As for the library ( previously a corn exchange ) yes, the tunnels under there and the car park were used as air raid shelters. There has been many alterations there over the years which has hidden and disguised the old entrances but if you go into the car park you can easily see two large metal lid type doors which allows very limited access today.
There isnt much under the library, Ive been in the air raid shelter there and it was a little disappointing to be honest, it is now the soakaway for the flats next door. The railway tunnel is more interesting but full of wheelie bins.
 

babes2010

28DL Full Member
28DL Full Member
#13
There isnt much under the library, Ive been in the air raid shelter there and it was a little disappointing to be honest, it is now the soakaway for the flats next door. The railway tunnel is more interesting but full of wheelie bins.
Yes, like I stated "very limited access today" although I "think" you will find that the tunnel system does still exist but is not accessible. I did not know the underground cavities are now a soakaway ! - probably why there is no longer any access :-(
As for the Chesil Street railway tunnel, still being used by W.C.C. for storage then :-)
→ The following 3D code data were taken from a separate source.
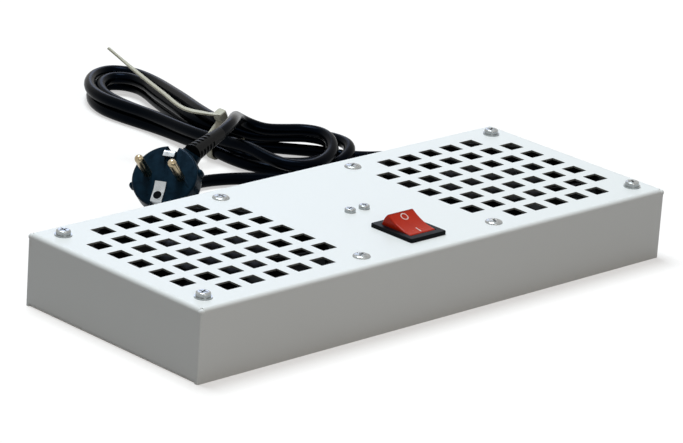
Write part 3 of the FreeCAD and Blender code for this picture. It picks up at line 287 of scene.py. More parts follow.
FINISHES = {
    # polyester powder coat, sprayed and baked: pale neutral grey with a fine orange peel
    "powder_coat": finish("powder_coat", "#E3E3E0", "#E8E8E5", 70, 1.1, 0.016, (0.46, 0.54)),
    # black paint over a die casting: near black and satin, with a faint grain
    "fan_casting": finish("painted_casting", "#040506", "#08090A", 25, 0.7, 0.02, (0.5, 0.65),
                          Specular_IOR_Level=0.05),
    # glass-filled PBT, moulded: near black, dull, with faint flow patches
    "fan_plastic": finish("moulded_pbt", "#030405", "#060708", 18, 0.5, 0.01, (0.42, 0.55),
                          Specular_IOR_Level=0.03),
    # drawn steel, bright: long fine lines down its length
    "steel": finish("drawn_steel", "#8F9090", "#A5A6A5", 6, 0.3, 0.006, (0.25, 0.4), (1, 1, 0.1),
                    Metallic=1.0),
    # enamelled copper wire, wound in layers: red-brown gloss, its 0.2 mm wire drawn as 0.5 to show
    "winding": finish("copper_winding", "#7A3B1B", "#9B5329", 4, 0.5, 0.12, (0.3, 0.42),
                      (0.05, 0.05, 1), Metallic=1.0),
    # zinc plate over cold-headed steel, clear passivated: cool grey, glossy and slightly uneven
    "zinc_plate": finish("zinc_plate", "#8F9394", "#A8ACAD", 1.2, 0.4, 0.010, (0.22, 0.34),
                         Metallic=1.0),
    # natural polyamide, moulded: milky white, semi-matt
    "terminal_nylon": finish("natural_nylon", "#DDDACD", "#E6E3D8", 8, 0.5, 0.012, (0.35, 0.5)),
    # machined brass: warm yellow with fine tool marks
    "brass": finish("machined_brass", "#A98C4C", "#BFA265", 5, 0.3, 0.005, (0.25, 0.38),
                    Metallic=1.0),
    # black polyamide from a finely textured mould: blue-black and dull
    "switch_black": finish("switch_nylon", "#04070A", "#090D11", 12, 0.35, 0.012, (0.36, 0.48),
                           Specular_IOR_Level=0.05),
    # red polycarbonate from a polished mould: glossy, lets light in a little way
    "rocker_red": finish("red_polycarbonate", "#A61A03", "#BA2A08", 7, 1.0, 0.004, (0.2, 0.28),
                         Subsurface_Weight=0.06, Subsurface_Scale=0.001, Specular_IOR_Level=0.12),
    # soft PVC insulation, extruded: black, semi-matt
    "lead_insulation": finish("black_insulation", "#08090A", "#0F1011", 10, 0.6, 0.01, (0.35, 0.48),
                              Specular_IOR_Level=0.08),
    # soft PVC sheath, extruded: blue-black, smooth with long shallow waves
    "cord_sheath": finish("extruded_sheath", "#010203", "#030508", 30, 2.2, 0.02, (0.2, 0.28),
                          Specular_IOR_Level=0.03, Specular_Tint=linear("#93BDFF")),
    # natural nylon of a cable tie, moulded: milky and yellowed, semi-gloss
    "tie_nylon": finish("tie_nylon", "#B2AF9C", "#C6C3B2", 7, 0.6, 0.002, (0.34, 0.46)),
    # PVC moulded round the plug: blue-black, semi-gloss with handling marks
    "plug_plastic": finish("plug_pvc", "#01070D", "#0F2837", 4, 0.9, 0.012, (0.22, 0.4),
                           Specular_IOR_Level=0.06, Specular_Tint=linear("#B4D2FF")),
    # thin nickel plate over turned brass, which shows through it in warm patches
    "plated_contact": finish("plated_brass", "#857456", "#BDB29A", 3.0, 0.4, 0.0015, (0.16, 0.26),
                             Metallic=1.0),
}
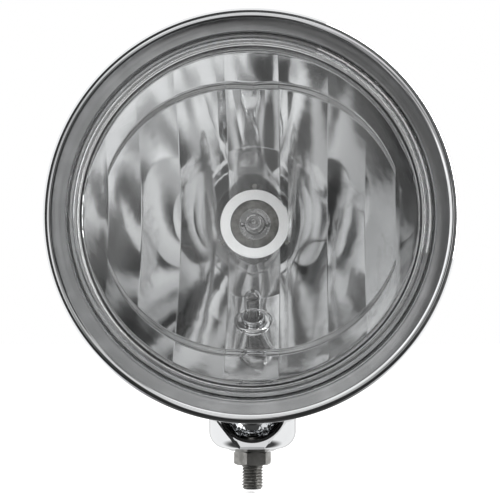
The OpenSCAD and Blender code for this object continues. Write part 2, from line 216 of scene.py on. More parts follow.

The other tunnel system underneath the city of Winchester unrelated to the air raid shelters ( plural ) and the railway tunnel I find very interesting, more mysterious and less known about. Not sure exactly how many entrances there were, or still are today but as I stated before, the labyrinth to the best of my knowledge is not accessible, and has not been for many years. There used to be a number of entry points via cellars and basements, allegedly one was in the basement of a certain building near the buttercross. There used to be a relatively well known ( by locals ) accessible entry point away from the city centre in a more quiet area towards the outskirts of Winchester, but this was decades ago. I suppose it may just possibly still prove to be a way in, but finding the exact location could now be a challenge.